Neither hath Samaria committed half of thy sins; but thou hast multiplied thine abominations more than they, and hast justified thy sisters in all thine abominations which thou hast done.
Thou also, which hast judged thy sisters, bear thine own shame for thy sins that thou hast committed more abominable than they: they are more righteous than thou: yea, be thou confounded also, and bear thy shame, in that thou hast justified thy sisters.
When I shall bring again their captivity, the captivity of Sodom and her daughters, and the captivity of Samaria and her daughters, then will I bring again the captivity of thy captives in the midst of them:
That thou mayest bear thine own shame, and mayest be confounded in all that thou hast done, in that thou art a comfort unto them.

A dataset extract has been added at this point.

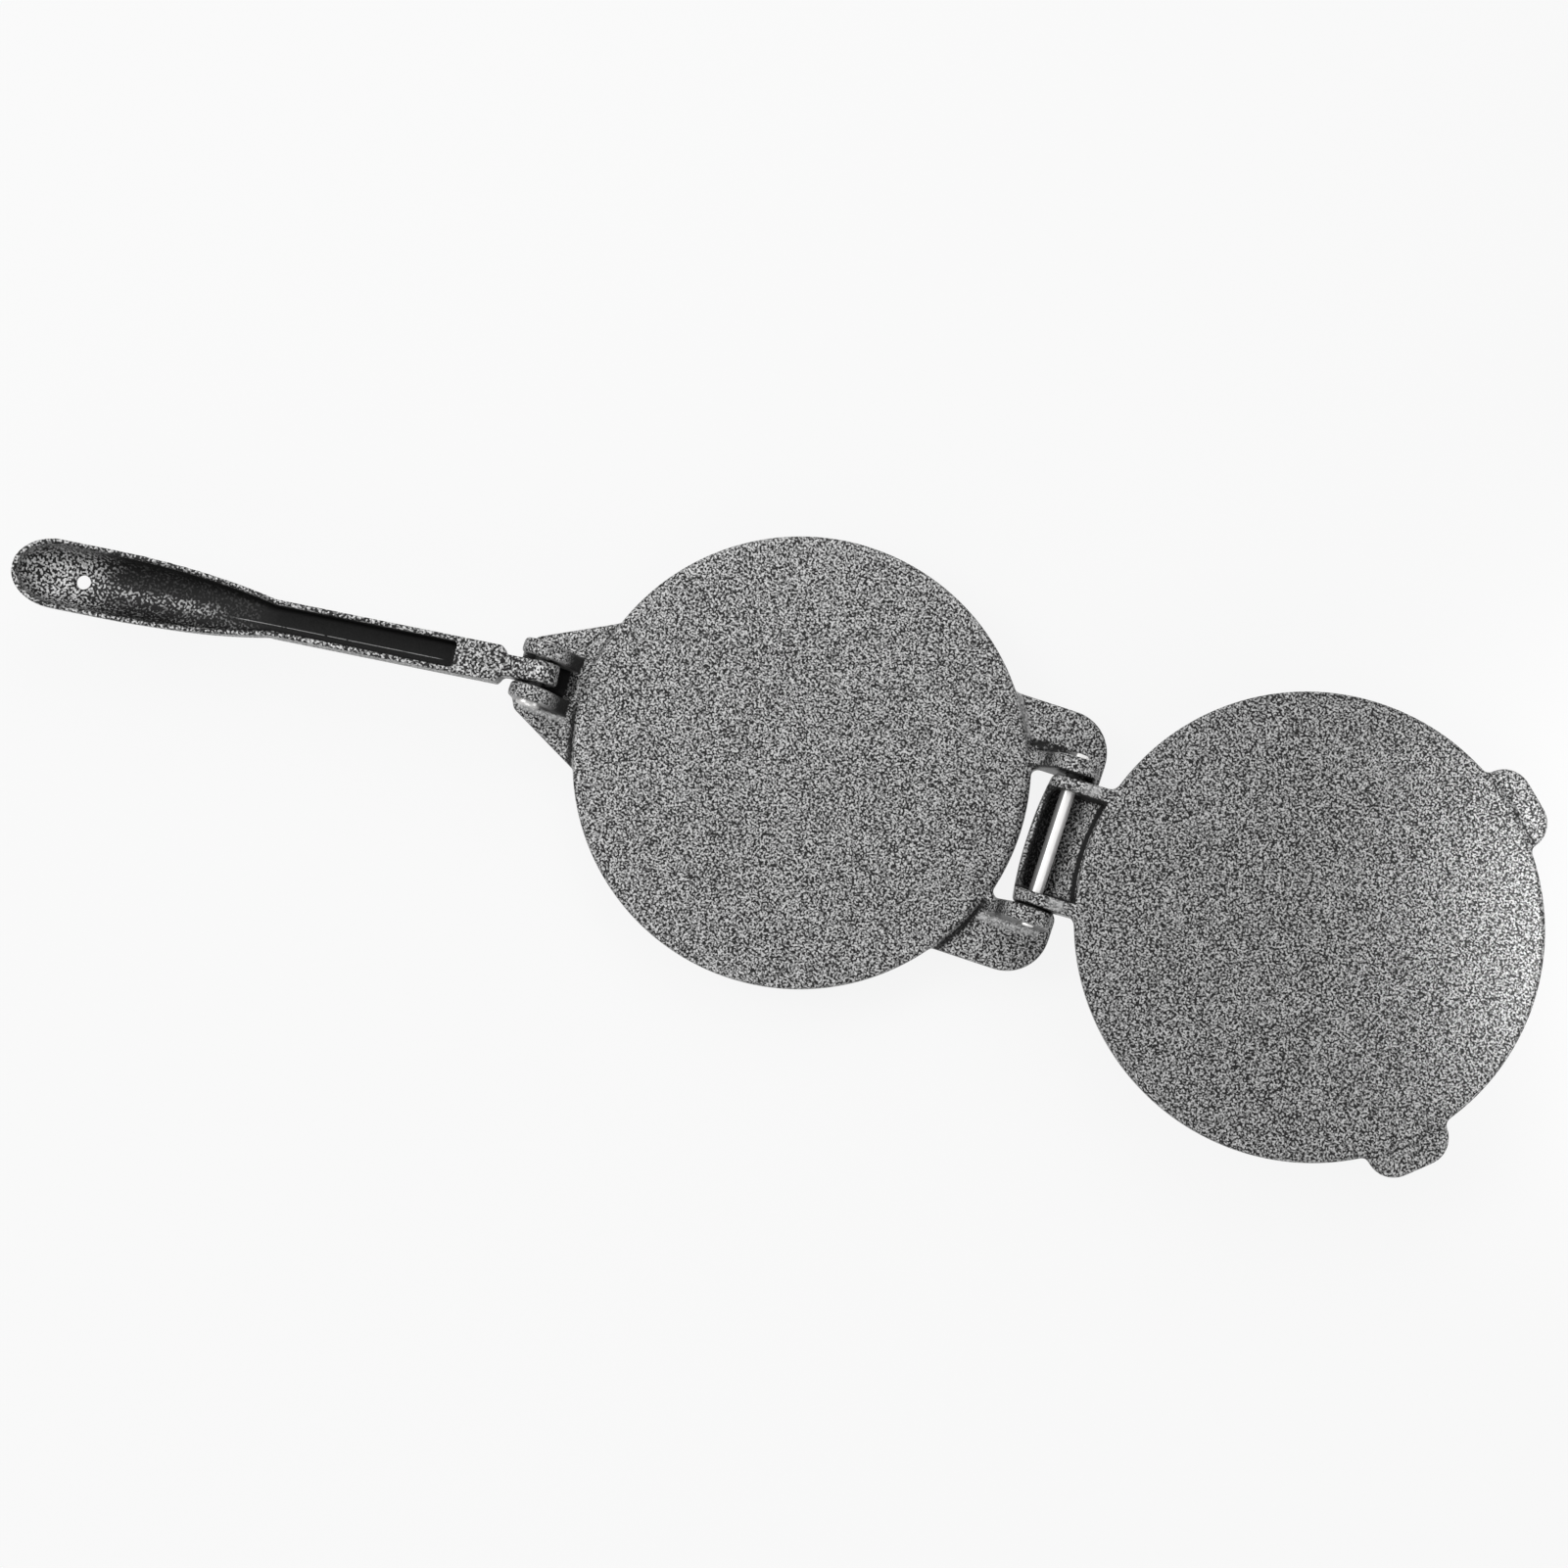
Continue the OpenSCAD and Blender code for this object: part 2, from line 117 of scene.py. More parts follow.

When thy sisters, Sodom and her daughters, shall return to their former estate, and Samaria and her daughters shall return to their former estate, then thou and thy daughters shall return to your former estate.
For thy sister Sodom was not mentioned by thy mouth in the day of thy pride,
Before thy wickedness was discovered, as at the time of thy reproach of the daughters of Syria, and all that are round about her, the daughters of the Philistines, which despise thee round about.
Thou hast borne thy lewdness and thine abominations, saith the LORD.
For thus saith the Lord GOD; I will even deal with thee as thou hast done, which hast despised the oath in breaking the covenant.
Nevertheless I will remember my covenant with thee in the days of thy youth, and I will establish unto thee an everlasting covenant.
Then thou shalt remember thy ways, and be ashamed, when thou shalt receive thy sisters, thine elder and thy younger: and I will give them unto thee for daughters, but not by thy covenant.
And I will establish my covenant with thee; and thou shalt know that I am the LORD:
That thou mayest remember, and be confounded, and never open thy mouth any more because of thy shame, when I am pacified toward thee for all that thou hast done, saith the Lord GOD.